In der Zusammenfassung verweist Good auf fünf Ergebnisse, die gegenüber der bisherigen Vattelforschung neu seien. Genannt werden zunächst Ansätze einer strukturierten Menschenrechtsidee (177ff.), humanvölkerrechtliche Regulative (180f.) und die Parallelität ihrer Begründungsstrukturen (181f.). Good geht dann der Frage nach Vattels Originalität nach, ohne sie aber abschließend zu klären (182ff.). Er schließt mit der Feststellung, dass sich in Vattels Werk das primäre Ziel zeige, "auf der Grundlage der Ist-Analyse der bestehenden politischen und rechtlichen Verhältnisse in Europa [...] die evolutionäre Reform des monarchischen Herrschaftssystems" durch die Einfügung von "willkürresistenten machtverschränkenden Instituten" herbeizuführen (184).

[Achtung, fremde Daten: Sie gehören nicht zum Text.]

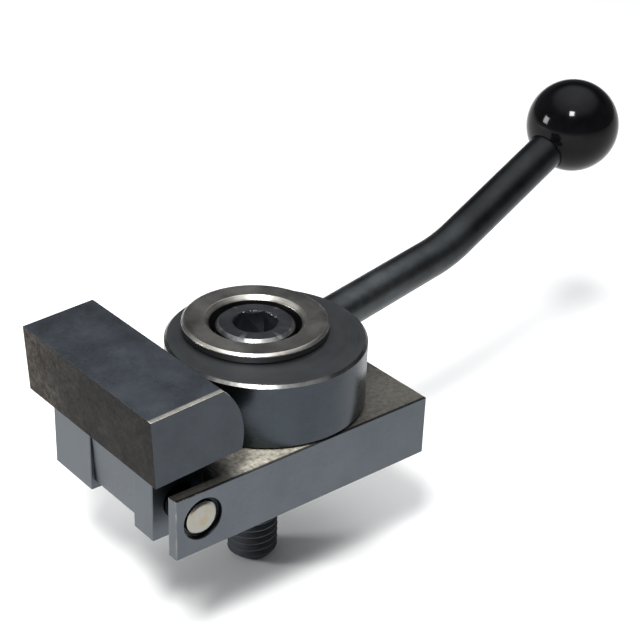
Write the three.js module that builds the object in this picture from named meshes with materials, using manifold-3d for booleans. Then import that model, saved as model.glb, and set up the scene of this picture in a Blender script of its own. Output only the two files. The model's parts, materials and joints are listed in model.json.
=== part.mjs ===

Goods Perspektive auf das Werk Vattels eröffnet eine neue Dimension. Zwar ist auf die neue Qualität des ius in bello gegenüber der Lehre des Hugo Grotius schon öfter eingegangen worden, aber da es von Good in den Zusammenhang mit einer Menschenrechtslehre bei Vattel gestellt wird, bekommt auch dies eine neue Qualität. Zustimmung verdient Goods Zurückhaltung, in Vattel einen neuen Theoretiker der Menschenrechte zu "entdecken", sondern es bei Ansätzen einer Menschenrechtsidee zu belassen.